Wow! Thank you for sharing! I love the way you tell a story, you just pull me right in!!

Andie
Andie

Love your poignant pick-me-ups!
As my father would say, “ wear them (updated boobies) in the best of health”❤️

Holly Friend
Holly Friend

Love this….
I remember those days…waiting for the arrival of the “girls”. Remember wanting the boys to snap the back of our bras (training bras, of course). :):):)
Happy the difficult, scary days are behind you…they better stay that way!!
And YES, get that mammogram! xoxoxoxo

GORDON ERIC MCCLURE
GORDON ERIC MCCLURE

You have put such joy, hope and humor into this journey.

Patti
Patti

Fabooblous❣️❣️ Great words and important life saving advice🙏🏻🙏🏻 And so sorry you had to go through those scary days. So very thankful that those days are in the past for you and I’m sure your always positive attitude, strong determination (in everything you do) , and your laughter and joy helped all your healing (and great docs). Love you, keep writing, I LOVE IT❣️❤️❤️❤️❤️ (And I’m still waiting for my boobies🤷‍♀️)

Andie
Andie

Karen, thanks for ‘lifting’ me out of my self absorbed chip munching .covid malaise

Anthony Crivello
Anthony Crivello

And I smile.

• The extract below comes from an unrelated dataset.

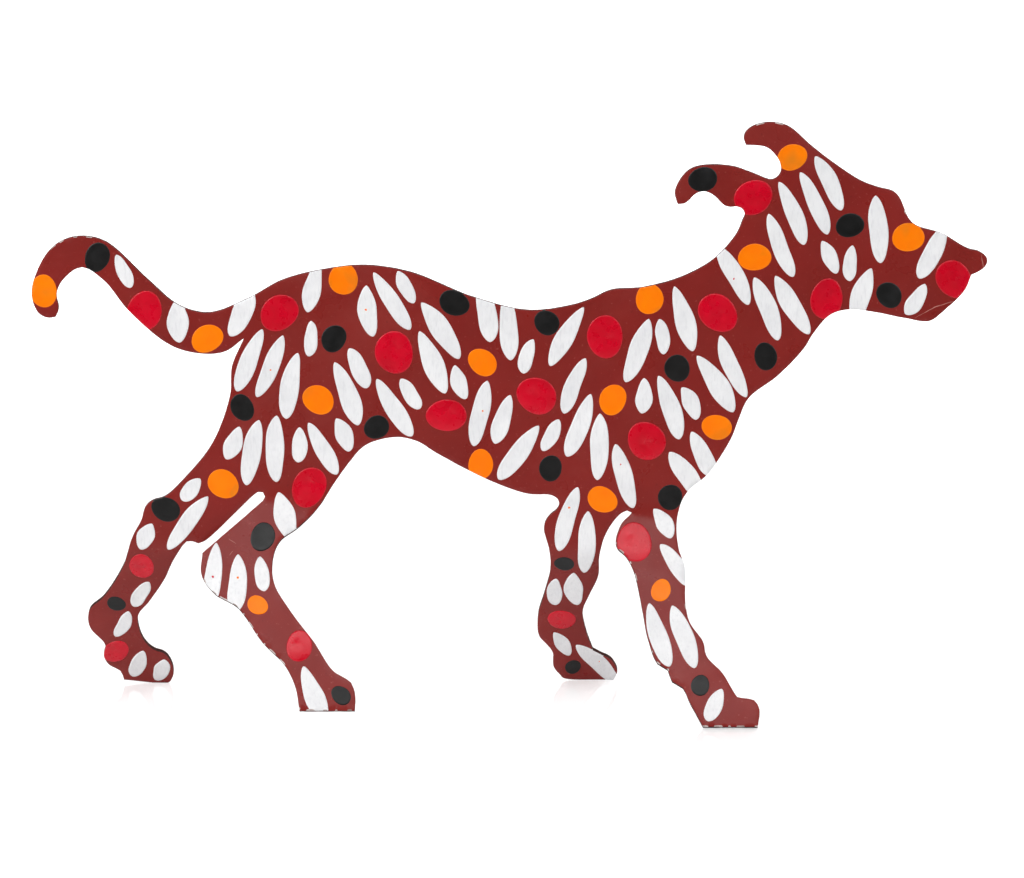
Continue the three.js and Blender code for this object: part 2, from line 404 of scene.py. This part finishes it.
def dab_circles(x, z, angle, length, width):
    """Circles that stand in for dabs: arrays of x, z and radius, one column for each joint."""
    along = (DAB_JOINTS - 0.5) * length
    radius = dab_half_width(DAB_JOINTS, width)
    cx = x[:, None] + np.cos(angle)[:, None] * along
    cz = z[:, None] + np.sin(angle)[:, None] * along
    return cx, cz, np.broadcast_to(radius, cx.shape)


def place_dabs(spots, gap, most, over_edge, edge_gap, rng):
    """White dabs that lean in a slow wave and lie side by side between the spots."""
    taken = np.full(GRID_SHAPE, UNTOUCHED)
    taken = room_left(taken, [(s["x"], s["z"], s["radius"] * SPOT_WOBBLE) for s in spots])
    taken = room_left(taken, [(x, z, 0.5) for line in SCRATCHES for x, z in along_line(line, 2)])
    places = GRID_LOW + CELL * np.argwhere(EDGE_ROOM > 0.5)
    places = places[rng.permutation(len(places))[: len(places) // 3]]
    dabs = []

    def fill(length, count, crossing=False):
        nonlocal taken
        width = rng.uniform(*DAB_WIDTHS) * (SHORT_WIDTH if length < SHORT_DAB else 1)
        x, z = places.T
        angle = dab_direction(x, z) + np.radians(rng.uniform(-DAB_STRAY, DAB_STRAY, len(x)))
        cx, cz, radius = dab_circles(x, z, angle, length, width)
        cells = cell_of(cx, cz)
        edge = EDGE_ROOM[cells] - radius
        fits = crosses_edge(edge) if crossing else edge.min(1) > edge_gap
        live = np.flatnonzero(fits)
        for _ in range(count):
            if len(live) == 0:
                return
            near = taken[cells[0][live], cells[1][live]] - radius[live]
            free = near.min(1) > gap
            live, near = live[free], near[free]
            if len(live) == 0:
                return
            to_marks = np.minimum(near, DAB_REACH).mean(1)
            to_edge = np.minimum(np.abs(edge[live]), DAB_REACH).mean(1)
            snug = to_marks + 0.5 * to_edge
            pick = live[(snug + rng.uniform(0, DAB_CHOICE, len(live))).argmin()]
            dab = dict(paint="white", x=x[pick], z=z[pick], angle=angle[pick], length=length,
                       width=width, bend=rng.uniform(-DAB_BEND, DAB_BEND), seed=rng.uniform(0, 6))
            dabs.append(dab)
            taken = room_left(taken, zip(cx[pick], cz[pick], radius[pick]))

    for _ in range(over_edge):
        fill(rng.choice(LONG_LENGTHS), 1, crossing=True)
    for length in DAB_LENGTHS:
        while len(dabs) < most:
            before = len(dabs)
            fill(length, DABS_AT_A_TIME)
            if len(dabs) == before:
                break
    return dabs


def crosses_edge(edge):
    """Whether one end of a dab runs off the sheet while the rest is well inside."""
    beyond, within, joints_off = 3, 0.8, 4
    outer = np.minimum(edge[:, 0], edge[:, -1])
    return (outer < -beyond) & (np.sort(edge, axis=1)[:, joints_off] > within)


# ---------------------------------------------------------------- wear

# Scratches and chips on the painted side, each along a line of places [x, z] on the flat sheet.
SCRATCH_WIDTH = 0.42
SPECKS = 9
SPECK_CORNERS = 8
SCRATCHES = (
    [(200.4, 196.9), (210.3, 202.4), (222.1, 206.2)],  # under the jaw
    [(232.6, 229.1), (234.2, 220.5)],  # nose
    [(-141.3, 74.8), (-139.4, 77.3)],  # near thigh
    [(-142, 83.5), (-137.9, 80.9)],
)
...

You are a treasure… dare I even say “A Treasure Chest.” (Pun intended.) Love you… and love your posts !! I remain, your pal. xo Tony

Patti
Patti

boobaliscious!! Loved this one Cuz! But then again, I’ve loved them all❤️❤️❤️❤️❣️❣️

Ronna
Ronna

You are wonderful with or without.

Jill
Jill

Pendulums don’t even began to describe Nonnis’ boobs.. Scared me for life. Love u and u show those girls off LOL.